12. The memory cell device as in claim 1, wherein said memory cell device comprises an SRAM (static random access memory) device and each memory cell of said memory cell arrays, comprises a 6 T SRAM cell.

13. A memory cell device comprising a plurality of bit cell arrays extending along a bit line and a substantially parallel complementary bit line;

each said bit cell array including a plurality of transistors therein; and

said plurality of bit cell arrays comprising an alternating sequence of first bit cell arrays and second bit cell arrays in which each said first bit cell array has the same layout and orientation and said first bit cell arrays include a greater number of contacts disposed along and coupled to said bit line than disposed along said complementary bit line and second bit cell arrays include a greater number of contacts disposed along and coupled to said complementary bit line than disposed along said bit line.

14. The memory cell device as in claim 13, wherein said contacts comprise pass gate transistor contacts.

15. The memory cell device as in claim 13, wherein each said bit cell array comprises at least one 6 T single port SRAM (static random access memory) cell.

16. The memory cell device as in claim 13, further comprising a plurality of strap cells, each interposed between adjacent bit cell arrays.

17. A memory cell device comprising:

a plurality of memory cell arrays arranged along a bit line and a substantially parallel complementary bit line, each said memory cell array separated from an adjacent said memory cell array by a strap cell;

each said memory cell array comprising a section of one or more said memory cells adjacent each said strap cell, each said section including a transistor array; and

wherein respective sections on opposite sides of each said strap cell are asymmetrical about said strap cell.

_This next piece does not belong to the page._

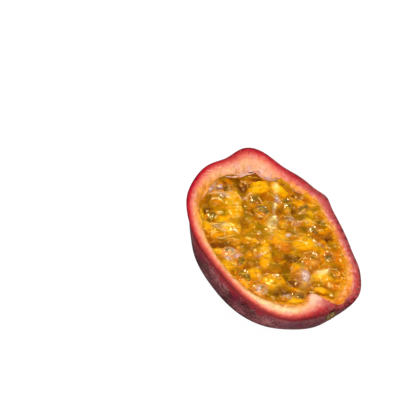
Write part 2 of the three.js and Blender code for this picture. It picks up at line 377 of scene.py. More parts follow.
class Shader:
    """Short ways to add nodes to a material or a world. Its colours are given as they look on screen."""

    def __init__(self, name, kind="materials", coordinates="Object"):
        self.owner = getattr(bpy.data, kind).new(name)
        self.owner.use_nodes = True
        self.tree = self.owner.node_tree
        self.tree.nodes.clear()
        self.place = self.add("TexCoord").outputs[coordinates]
        self.colour = None  # the colour so far, which coat() goes over

    def add(self, kind, inputs=None, **settings):
        node = self.tree.nodes.new("ShaderNode" + kind)
        for key, value in settings.items():
            setattr(node, key, value)
        for key, value in (inputs or {}).items():
            if isinstance(value, bpy.types.NodeSocket):
                self.tree.links.new(value, node.inputs[key])
            else:
                node.inputs[key].default_value = value
        return node

    def value(self, name):
        """The numbers that new_piece stored at the points under this name."""
        return self.add("Attribute", attribute_name=name).outputs["Fac"]

    def height(self):
        return self.add("SeparateXYZ", {0: self.place}).outputs["Z"]

    def noise(self, size_mm, detail=3, roughness=0.55, distortion=0, vector=None, output="Fac"):
        inputs = {
            "Vector": vector or self.place, "Scale": 1000 / size_mm, "Detail": detail,
            "Roughness": roughness, "Distortion": distortion,
        }
        return self.add("TexNoise", inputs).outputs[output]

    def cells(self, vector, size_mm, feature="F1"):
        inputs = {"Vector": vector, "Scale": 1000 / size_mm}
        return self.add("TexVoronoi", inputs, feature=feature).outputs

    def moved(self, vector, shift_mm=(0, 0, 0), stretch=(1, 1, 1), turn=0):
        """The same pattern, stretched, then turned about Z, then shifted."""
        shift = tuple(v * MM for v in shift_mm)
        turned = (0, 0, math.radians(turn))
        inputs = {"Vector": vector, "Location": shift, "Rotation": turned, "Scale": stretch}
        return self.add("Mapping", inputs, vector_type="TEXTURE").outputs[0]

    def warped(self, vector, size_mm, reach_mm):
        """The same places, pushed about by smooth noise."""
        push = self.noise(size_mm, 2, 0.5, output="Color")
        inputs = {0: push, 1: (reach_mm * MM,) * 3, 2: vector}
        return self.add("VectorMath", inputs, operation="MULTIPLY_ADD").outputs[0]

    def math(self, operation, value, *others):
        for other in others:
            value = self.add("Math", {0: value, 1: other}, operation=operation).outputs[0]
        return value

    def times(self, *values):
        return self.math("MULTIPLY", *values)

    def plus(self, *values):
        return self.math("ADD", *values)

    def minus(self, *values):
        return self.math("SUBTRACT", *values)

    def span(self, value, low, high, to_low=0, to_high=1, smooth=True):
        """The value carried from low..high over to to_low..to_high, and held at its ends."""
        kind = "SMOOTHSTEP" if smooth else "LINEAR"
        inputs = {"Value": value, "From Min": low, "From Max": high, "To Min": to_low, "To Max": to_high}
        return self.add("MapRange", inputs, interpolation_type=kind).outputs["Result"]

    def ramp(self, factor, *stops):
        node = self.add("ValToRGB", {"Fac": factor})
        elements = node.color_ramp.elements
        while len(elements) < len(stops):
            elements.new(0.5)
        for element, (position, colour) in zip(elements, stops):
            element.position = position
            element.color = linear(*colour)
        return node.outputs["Color"]

    def mix(self, factor, a, b):
        a, b = (linear(*c) if isinstance(c, tuple) else c for c in (a, b))
        return self.add("Mix", {0: factor, 6: a, 7: b}, data_type="RGBA").outputs[2]

    def coat(self, colour, *shares):
        """Lays a colour over the one so far, as strongly as the product of the shares."""
        self.colour = self.mix(self.times(*shares), self.colour, colour)

    def bump(self, height, depth_mm, normal=None):
        inputs = {"Height": height, "Distance": depth_mm * MM}
        if normal:
            inputs["Normal"] = normal
        return self.add("Bump", inputs).outputs["Normal"]

    def principled(self, soft=None, **inputs):
        """The main surface in the colour so far; soft is its subsurface weight, radii and scale in mm."""
        if soft:
            inputs["Subsurface_Weight"], inputs["Subsurface_Radius"] = soft[:2]
            inputs["Subsurface_Scale"] = soft[2] * MM
        named = {key.replace("_", " "): value for key, value in inputs.items()}
        return self.add("BsdfPrincipled", {"Base Color": self.colour, **named}).outputs[0]

    def finish(self, surface, output="OutputMaterial"):
        self.add(output, {"Surface": surface})
        return self.owner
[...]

18. The memory cell device as in claim 17, wherein each said section comprises a pair of said memory cells.

19. The memory cell device as in claim 17, wherein, for each said strap cell, a first said section on one side of said strap cell includes a first number of contacts along said bit line and a second number of contacts along said complementary bit line and a second said section on an opposite side of said strap cell includes said first number of contacts along said complementary bit line and said second number of contacts along said bit line.

20. The memory cell device as in claim 19, wherein said contacts comprise pass gate transistor contacts.